Uma parte dos descendentes de
Isabel voltou ao país. Tanto d. João, neto de Pedro, como o primo dele, d.
Bertrand, do ramo da família que descende de d. Luís e se coloca como titular
da Casa Imperial, respondem que a decisão de seus pais nascidos fora do Brasil,
de voltar, foi baseada no senso de dever com o país.
Chateau d'Eu |
O Castelo D’Eu ficaria com a
família até os anos 1950, quando foi comprado pelo empresário Assis
Chateaubriand. Chatô planejava instalar no local a Fundação Dom Pedro 2º, que
ofereceria bolsas a brasileiros que escrevessem teses sobre história do Brasil.
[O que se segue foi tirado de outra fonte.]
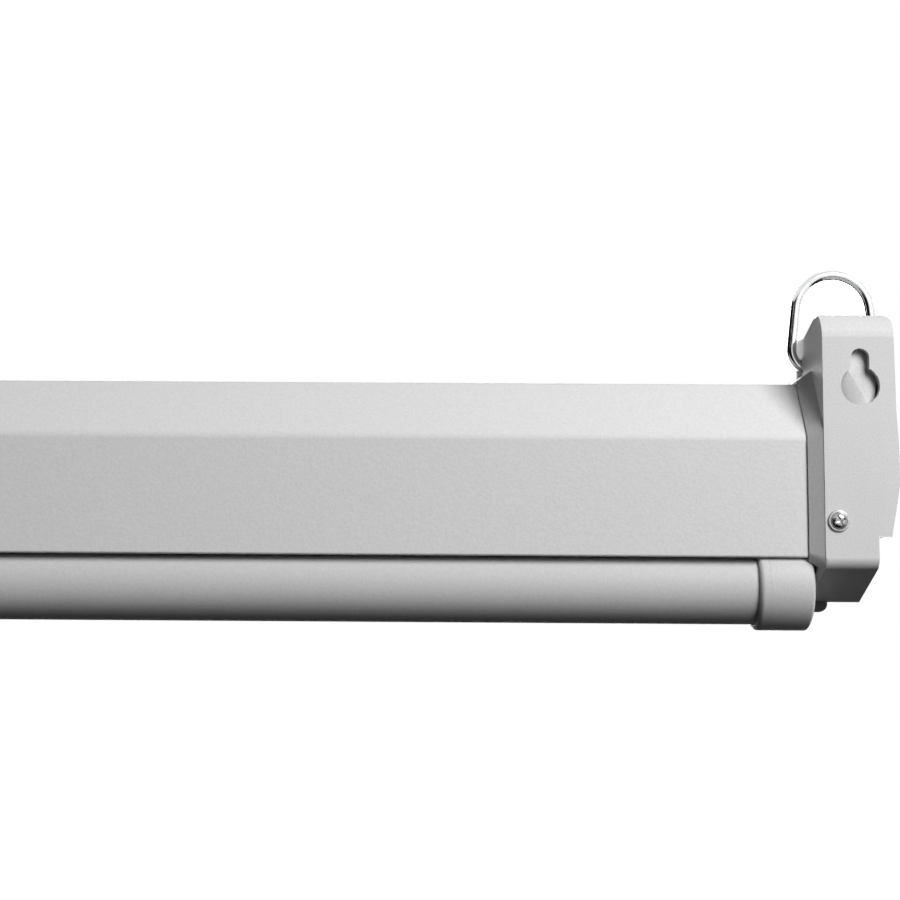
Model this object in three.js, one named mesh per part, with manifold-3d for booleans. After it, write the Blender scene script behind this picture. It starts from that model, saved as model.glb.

Não vingou, e o magnata vendeu o castelo para a cidade francesa.
Passados 130 anos da
expulsão, d. Pedro 2º está hoje no mausoléu em Petrópolis (RJ), inaugurado
por Getúlio Vargas em 1939. Na mesma cidade, parte de seus trinetos recebe o
laudêmio —2,5% do valor da venda de imóveis na região central do
município— como compensação pelas terras nunca compradas da família.
Paço Imperial |
Dentro desse
prédio ocorreram muitos acontecimentos marcantes para a história do Brasil. Foi
lá que D. Pedro I decidiu ficar no brasil e não voltar a Portugal – Dia do
Fico. Lá também a Princesa Isabel assinou a Lei Áurea. Pesquisas dizem que o
paço foi o primeiro local da América Latina a ser fotografado, 1840.